Твоих преданий мир, твоей печали гнет
Мне чужд, как и твои ученья.
И если б ты, как встарь, был счастлив и силен,
И если б не был ты унижен целым светом, —
Иным стремлением согрет и увлечен,
Я б не пришел к тебе с приветом.
Но в наши дни, когда под бременем скорбей
Ты гнешь чело свое и тщетно ждешь спасенья,
В те дни, когда одно название «еврей»
В устах толпы звучит как символ отверженья,
Когда твои враги, как стая жадных псов,
На части рвут тебя, ругаясь над тобою, —
Дай скромно встать и мне в ряды твоих бойцов,
Народ, обиженный судьбою.
Можно говорить о христианском юдофильстве Надсона, в чем поэт был не одинок. Незадолго до создания его стихотворения, в 1884 году, русский религиозный философ В. С. Соловьев в статье «Еврейство и христианский вопрос» высказался о том, что негативное отношение к евреям – это отрицание христианской доктрины, выраженной в Библии: «Если же евангельская заповедь исполнима, если же мы можем относиться по-христиански ко всем, не исключая иудеев, то мы кругом виноваты, когда этого не делаем». (Отметим, что евреи служили ключевым элементом теологии Соловьева, и во многом благодаря этому философу отношение к ним стало в России своего рода лакмусовой бумажкой для определения степени либерализма писателя).

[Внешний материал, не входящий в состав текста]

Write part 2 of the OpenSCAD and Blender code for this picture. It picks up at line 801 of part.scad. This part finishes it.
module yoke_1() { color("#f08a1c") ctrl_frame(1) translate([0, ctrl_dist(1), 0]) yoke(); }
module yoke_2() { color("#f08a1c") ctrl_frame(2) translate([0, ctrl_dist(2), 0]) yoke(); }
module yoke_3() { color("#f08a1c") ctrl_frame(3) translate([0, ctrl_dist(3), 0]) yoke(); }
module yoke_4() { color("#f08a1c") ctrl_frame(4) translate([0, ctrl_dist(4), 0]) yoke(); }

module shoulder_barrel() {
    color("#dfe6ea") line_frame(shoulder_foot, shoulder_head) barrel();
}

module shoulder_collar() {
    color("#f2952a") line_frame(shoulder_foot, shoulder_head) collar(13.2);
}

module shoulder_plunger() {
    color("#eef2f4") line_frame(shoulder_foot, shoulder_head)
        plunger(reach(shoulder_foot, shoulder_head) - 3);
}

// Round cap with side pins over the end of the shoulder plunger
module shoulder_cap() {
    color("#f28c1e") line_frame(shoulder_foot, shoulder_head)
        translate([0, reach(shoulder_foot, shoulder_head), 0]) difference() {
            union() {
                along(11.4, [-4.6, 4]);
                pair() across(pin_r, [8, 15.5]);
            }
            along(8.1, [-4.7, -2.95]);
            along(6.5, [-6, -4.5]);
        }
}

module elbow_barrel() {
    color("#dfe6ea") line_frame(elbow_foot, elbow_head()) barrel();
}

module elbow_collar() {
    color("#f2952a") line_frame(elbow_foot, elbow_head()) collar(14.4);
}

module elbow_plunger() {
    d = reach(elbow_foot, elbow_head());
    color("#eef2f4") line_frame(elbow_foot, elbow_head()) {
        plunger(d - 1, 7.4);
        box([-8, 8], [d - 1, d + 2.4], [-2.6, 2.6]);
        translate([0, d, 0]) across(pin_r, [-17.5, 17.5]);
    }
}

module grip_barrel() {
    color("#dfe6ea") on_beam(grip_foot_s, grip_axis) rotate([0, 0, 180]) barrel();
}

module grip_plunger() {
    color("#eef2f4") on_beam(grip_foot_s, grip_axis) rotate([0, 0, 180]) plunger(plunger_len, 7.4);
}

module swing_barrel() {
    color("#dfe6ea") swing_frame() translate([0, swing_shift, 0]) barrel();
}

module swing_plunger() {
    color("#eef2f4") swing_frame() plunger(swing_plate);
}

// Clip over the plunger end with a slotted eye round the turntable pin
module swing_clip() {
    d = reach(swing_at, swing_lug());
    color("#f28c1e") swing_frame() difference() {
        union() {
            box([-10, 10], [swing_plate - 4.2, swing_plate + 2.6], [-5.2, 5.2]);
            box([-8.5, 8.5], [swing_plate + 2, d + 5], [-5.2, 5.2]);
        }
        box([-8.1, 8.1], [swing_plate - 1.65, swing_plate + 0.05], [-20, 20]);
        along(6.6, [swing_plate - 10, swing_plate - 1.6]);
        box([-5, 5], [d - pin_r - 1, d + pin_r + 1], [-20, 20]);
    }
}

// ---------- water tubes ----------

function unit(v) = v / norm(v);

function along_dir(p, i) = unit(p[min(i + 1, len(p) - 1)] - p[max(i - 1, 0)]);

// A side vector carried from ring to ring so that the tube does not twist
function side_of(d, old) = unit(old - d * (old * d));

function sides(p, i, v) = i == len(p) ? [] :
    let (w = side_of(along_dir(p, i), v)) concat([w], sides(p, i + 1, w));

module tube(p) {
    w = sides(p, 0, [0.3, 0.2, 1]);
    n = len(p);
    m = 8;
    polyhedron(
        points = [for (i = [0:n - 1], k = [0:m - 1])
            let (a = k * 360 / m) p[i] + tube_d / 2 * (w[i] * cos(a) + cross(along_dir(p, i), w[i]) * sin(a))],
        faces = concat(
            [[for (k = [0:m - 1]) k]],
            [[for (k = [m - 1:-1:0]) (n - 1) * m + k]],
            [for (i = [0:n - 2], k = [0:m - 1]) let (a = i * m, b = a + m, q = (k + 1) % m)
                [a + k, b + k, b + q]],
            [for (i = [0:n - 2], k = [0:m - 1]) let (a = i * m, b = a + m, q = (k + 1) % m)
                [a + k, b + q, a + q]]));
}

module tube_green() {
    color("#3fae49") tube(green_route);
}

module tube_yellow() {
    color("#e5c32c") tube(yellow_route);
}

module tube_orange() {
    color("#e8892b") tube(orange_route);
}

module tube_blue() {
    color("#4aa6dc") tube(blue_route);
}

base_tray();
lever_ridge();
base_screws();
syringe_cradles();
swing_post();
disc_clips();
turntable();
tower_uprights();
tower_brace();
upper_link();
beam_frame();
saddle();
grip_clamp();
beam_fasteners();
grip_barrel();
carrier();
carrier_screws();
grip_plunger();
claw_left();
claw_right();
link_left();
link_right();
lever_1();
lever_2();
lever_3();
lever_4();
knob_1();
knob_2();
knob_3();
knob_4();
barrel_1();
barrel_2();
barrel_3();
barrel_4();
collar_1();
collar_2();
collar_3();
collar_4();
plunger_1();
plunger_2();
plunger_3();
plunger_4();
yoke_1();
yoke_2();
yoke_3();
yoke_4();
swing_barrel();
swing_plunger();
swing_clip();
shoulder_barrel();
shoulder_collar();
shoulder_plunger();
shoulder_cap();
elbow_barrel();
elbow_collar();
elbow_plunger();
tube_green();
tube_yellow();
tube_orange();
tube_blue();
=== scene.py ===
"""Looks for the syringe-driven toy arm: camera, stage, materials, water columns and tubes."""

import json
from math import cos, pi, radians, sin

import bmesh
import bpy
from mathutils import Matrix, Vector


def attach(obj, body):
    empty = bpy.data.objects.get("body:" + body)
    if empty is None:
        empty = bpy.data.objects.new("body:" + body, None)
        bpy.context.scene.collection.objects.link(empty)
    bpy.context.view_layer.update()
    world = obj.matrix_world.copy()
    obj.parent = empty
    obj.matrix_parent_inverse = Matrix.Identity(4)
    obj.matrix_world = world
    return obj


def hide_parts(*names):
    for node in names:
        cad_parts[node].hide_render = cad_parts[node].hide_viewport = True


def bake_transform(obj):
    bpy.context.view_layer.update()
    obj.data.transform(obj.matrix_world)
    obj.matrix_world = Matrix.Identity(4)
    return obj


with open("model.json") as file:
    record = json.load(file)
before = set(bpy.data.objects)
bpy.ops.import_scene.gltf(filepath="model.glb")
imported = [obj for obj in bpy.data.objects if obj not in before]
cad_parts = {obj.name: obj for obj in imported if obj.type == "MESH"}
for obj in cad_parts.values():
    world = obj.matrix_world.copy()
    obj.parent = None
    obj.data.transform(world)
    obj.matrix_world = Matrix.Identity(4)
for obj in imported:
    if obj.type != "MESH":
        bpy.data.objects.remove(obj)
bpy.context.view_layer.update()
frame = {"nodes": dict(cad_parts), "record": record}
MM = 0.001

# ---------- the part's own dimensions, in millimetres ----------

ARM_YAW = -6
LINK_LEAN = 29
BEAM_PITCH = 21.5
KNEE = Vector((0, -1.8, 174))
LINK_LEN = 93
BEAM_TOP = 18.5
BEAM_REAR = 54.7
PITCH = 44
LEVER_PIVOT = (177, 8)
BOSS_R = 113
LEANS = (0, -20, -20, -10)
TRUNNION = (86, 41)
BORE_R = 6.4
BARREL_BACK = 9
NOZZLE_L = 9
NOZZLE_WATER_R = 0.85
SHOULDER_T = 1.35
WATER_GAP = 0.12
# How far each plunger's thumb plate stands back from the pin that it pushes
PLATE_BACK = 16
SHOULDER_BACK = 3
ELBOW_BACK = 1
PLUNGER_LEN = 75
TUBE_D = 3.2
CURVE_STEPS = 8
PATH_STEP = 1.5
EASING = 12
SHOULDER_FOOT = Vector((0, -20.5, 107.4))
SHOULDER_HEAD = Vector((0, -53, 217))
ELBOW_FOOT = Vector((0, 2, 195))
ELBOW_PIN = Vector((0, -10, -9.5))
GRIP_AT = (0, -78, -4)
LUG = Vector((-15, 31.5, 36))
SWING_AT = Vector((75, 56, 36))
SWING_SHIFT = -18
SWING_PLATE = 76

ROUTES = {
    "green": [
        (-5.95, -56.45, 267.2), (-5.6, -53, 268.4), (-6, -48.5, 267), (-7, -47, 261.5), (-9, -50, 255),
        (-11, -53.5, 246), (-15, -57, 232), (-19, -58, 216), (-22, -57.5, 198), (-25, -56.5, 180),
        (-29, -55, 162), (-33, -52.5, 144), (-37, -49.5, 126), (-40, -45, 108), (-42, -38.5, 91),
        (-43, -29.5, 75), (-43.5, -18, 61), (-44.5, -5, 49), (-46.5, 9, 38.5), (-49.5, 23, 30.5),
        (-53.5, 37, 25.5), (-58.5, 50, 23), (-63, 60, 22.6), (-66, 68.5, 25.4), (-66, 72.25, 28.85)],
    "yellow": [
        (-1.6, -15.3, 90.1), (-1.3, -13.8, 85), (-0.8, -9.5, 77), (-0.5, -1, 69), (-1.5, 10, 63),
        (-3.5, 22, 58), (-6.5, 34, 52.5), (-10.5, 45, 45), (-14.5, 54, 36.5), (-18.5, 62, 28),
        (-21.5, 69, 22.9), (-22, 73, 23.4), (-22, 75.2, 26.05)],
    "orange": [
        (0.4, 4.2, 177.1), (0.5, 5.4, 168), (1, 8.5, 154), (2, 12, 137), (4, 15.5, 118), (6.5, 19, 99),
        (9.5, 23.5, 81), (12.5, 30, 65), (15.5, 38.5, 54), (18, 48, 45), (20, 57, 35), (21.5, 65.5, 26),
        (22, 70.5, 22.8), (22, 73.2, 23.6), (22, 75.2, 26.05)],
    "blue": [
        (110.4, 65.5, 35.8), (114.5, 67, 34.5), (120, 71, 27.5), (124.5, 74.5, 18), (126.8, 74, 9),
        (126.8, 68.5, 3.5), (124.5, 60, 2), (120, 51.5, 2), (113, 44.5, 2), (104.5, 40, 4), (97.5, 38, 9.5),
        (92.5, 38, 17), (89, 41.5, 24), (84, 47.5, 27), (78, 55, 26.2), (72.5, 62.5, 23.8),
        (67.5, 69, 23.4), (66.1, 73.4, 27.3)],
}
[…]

По своему страстному, остро публицистическому тону это произведение стоит особняком в творчестве Надсона, для лирики которого были характерны бессилие-безволие-безверие, а ведущей интонацией – сердечная усталость, «изнеможение слабого сердца». Поэт смело и бодро выступает здесь в ипостаси еврея-бойца, словно забывая о свойственных ему, представителю «страдающего поколения», настроениях рефлексии, пессимизма и «гражданской скорби».